If all set_active does is change is_active's state, then set_active is
pointless. See above for my point on the issue.

I'm not sure why you keep on harping on this. It seems to have been clearly
stated that in Python, every attribute /is/ an implied getter/setter pair
-- it's up to you to just let the language use the default (simple)
implementation, or override it with your own logic. It is also up to you to
call this added logic then a feature of "behavior" or of "state".
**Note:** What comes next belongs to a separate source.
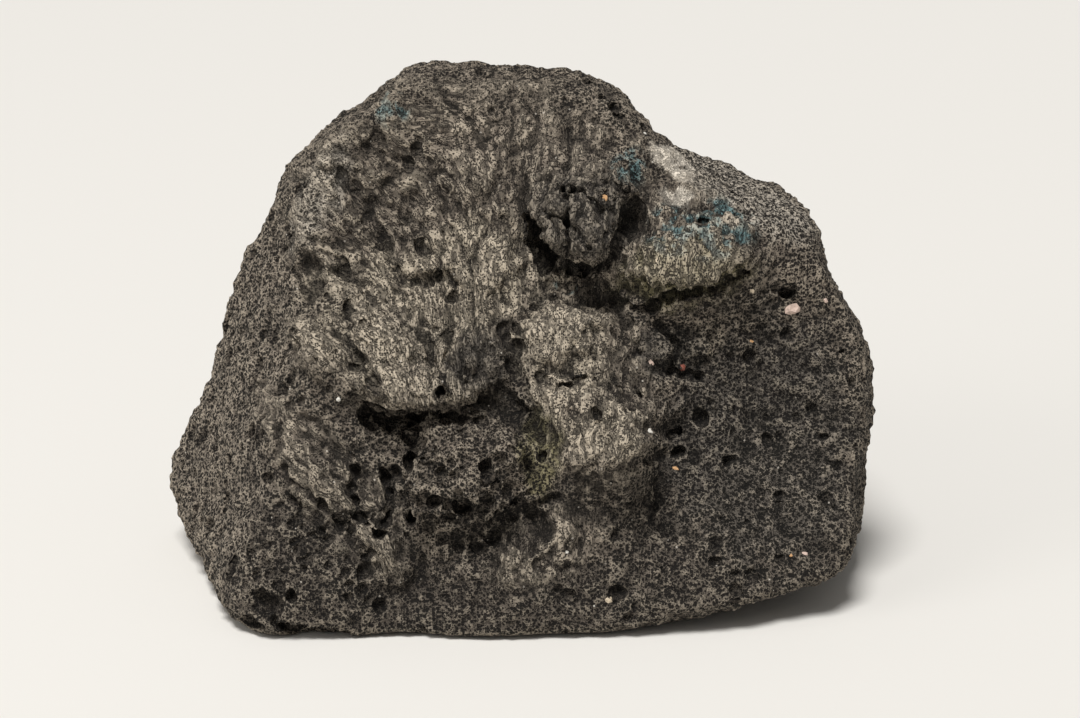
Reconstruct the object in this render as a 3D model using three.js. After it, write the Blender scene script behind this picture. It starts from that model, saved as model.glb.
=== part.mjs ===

Agreed. But the distinction is not universal, objective, it is subjective.
Where you make it is your choice. As the examples above show, there are
well-working solid systems out there that work on both ends of your
spectrum: only behavior is exposed, or only state is exposed. Both can
achieve the same. It is a subjective choice to call this

o.is_active = true

state or behavior... the underlying setter implementation for is_active can
do everything you want your behavior to be -- or it can be the simple
straightforward default setter. It's just a subjective thing to say that
this is in the realm of behavior or of state. Didn't you say that state
changes can crash a system? That's behavior, as far as I am concerned
And there is little if any behavior that doesn't change the state --
especially setters are known to do that

Gerhard

State - behavior is not something I made up, so it isn't subjective. It
is a common term used in OO literature. In fact, the only reason I used
it is because I thought is was common knowledge. And behaviors are not
just necessarily getters/setters, they are methods of objects.